Nobody will buy the product?

I'm an infrastructure architect and work with health care, local tax agency, they're all getting 25-30% inflated bills now for new hardware.

And what happens when smaller companies have to repair or scale their infrastructure and can't get affordable RAM?

I'd say if people aren't desperate already, they're about to be.

> Nobody will buy the product?

Correct, nobody will buy your 1GB stick of DDR2-speed RAM for the $100 it cost you to produce it.

> And what happens when smaller companies have to repair or scale their infrastructure and can't get affordable RAM?

That situation sucks but bringing up more obsolete fabrication isn't going to help. They can't compete with modern chips even when those modern chips have a 5x price penalty.

Ok sorry I misread you saying that it was easy with nm manufacturing but nobody will buy the product, you said it's easy to manufacture micrometer DDR2 speeds.
Single digit micrometer is really easy and makes toys and/or microcontrollers. 90nm is sort of easy if you have factory money, and is about what you need for DDR2. It gets a lot more difficult as you go beyond that.
In one of Dwarkesh's interviews, he mentioned that China is trying to replicate the entire stack. Ironically now that they have mastered all pieces of the stack for older nodes, they actually have an advantage in a collapse scenario. The US does not appear to have the ability to do all steps in the stack for any node. They still rely on other western countries that could go offline. China despite being behind does at least have top to bottom capability for older nodes. Combine that with their rock bottom electricity prices and they have a unique card that they can play.

Just imagine if electricity costs were trending towards 0. Instead of e-waste run all those machines till the chips burn out.

Lucky for America, in the case of civilizational collapse there will be a lot of spare semiconductors thanks to almost everyone being dead!
Well we have cool projects like CollapseOS the problem is that there is so much undocumented silicon out there that cant be used without massive efforts. I know several "gold scrappers" and its such a shame that they trash great classic chips just go get back a bit of metal. So much effort went into making those chips and its just a shame that many can't be reused. While lack of cheap electricity prevents open design from being reused, there is an even bigger world of undocumented chips that are trashed as well.
I'm not really sure what you mean by "certified"; I don't think JEDEC are handing out stickers. Although I am reminded of the Bunnie Huang article about SD cards, where the Shenzen vendor would give you the same SD card with the manufacturer logo + holographic authenticity .. of your choice.
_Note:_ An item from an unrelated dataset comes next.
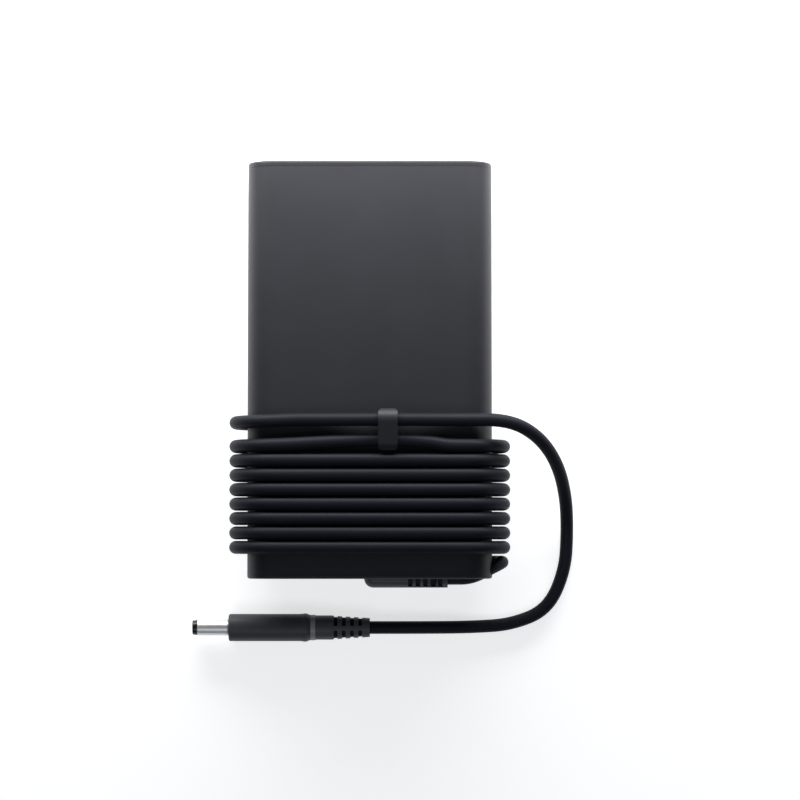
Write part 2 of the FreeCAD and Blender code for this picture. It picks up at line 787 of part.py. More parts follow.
# Boot on the case: a slotted bar round the cord with a root through the cap and a collar behind it
def cord_boot():
    ball = doc.addObject("Part::Sphere", "boot_ball")
    bind(ball, "Radius", "boot_radius")
    bind_place(ball, ("boot_start", "boot_along", "boot_level"))
    bar = rod("boot_bar", "boot_radius", "boot_end - boot_start", ("boot_start", "boot_along", "boot_level"), ALONG_X)
    root = rod("boot_root", "root_radius", "outlet_block + flange - case_length / 2 - boot_along",
               ("boot_start + root_radius", "boot_along", "boot_level"), ALONG_Y)
    collar = rod("boot_collar", "root_collar_radius", "root_collar",
                 ("boot_start + root_radius", "flange + outlet_block - case_length / 2", "boot_level"), ALONG_Y)
    whole = join("boot_whole", [ball, bar, root, collar])
    rings = []
    for i in range(boot_slots):
        start = ("boot_first_slot + %d * boot_slot_step" % i, "boot_along", "boot_level")
        outer = rod("boot_slot_outer_%d" % i, "boot_radius", "boot_slot_width", start, ALONG_X)
        floor = rod("boot_slot_floor_%d" % i, "boot_slot_floor", "boot_slot_width", start, ALONG_X)
        rings.append(cut("boot_slot_%d" % i, outer, floor))
    spine = block("boot_spine_block", ("boot_end", "boot_spine", "2 * boot_radius"),
                  ("0", "boot_along - boot_radius", "boot_level - boot_radius"))
    return cut("cord_boot", whole, cut("boot_side_slots", join("boot_slot_rings", rings), spine))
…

The real problem with the RAM business is that it was commodified; normally manufacturers make a relatively small margin. No incentive to build a factory for that. These are not normal times because (a) someone has bought all the RAM and (b) someone has blown up a whole load of globally critical infrastructure in the Middle East.

The risk the existing RAM manufacturers are being cautious about is the risk of normal: if you start building a factory now, will you be selling into a RAM glut?

He's producing semiconductors with a 1000nm (one micron) feature size. This kind of tech was cutting edge in the mid 80s. You might be able to produce a 32KB memory chip with it.

It would be difficult to break into the RAM business with that sort of product as most of the demand these days is for higher capacities.

EUV lithography is the state of the art. It makes far denser chips and is quite out of reach for the backyard fellow. Find a documentary on how ASML machines work: they're near the pinnacle of human accomplishment!

https://en.wikipedia.org/wiki/Extreme_ultraviolet_lithograph...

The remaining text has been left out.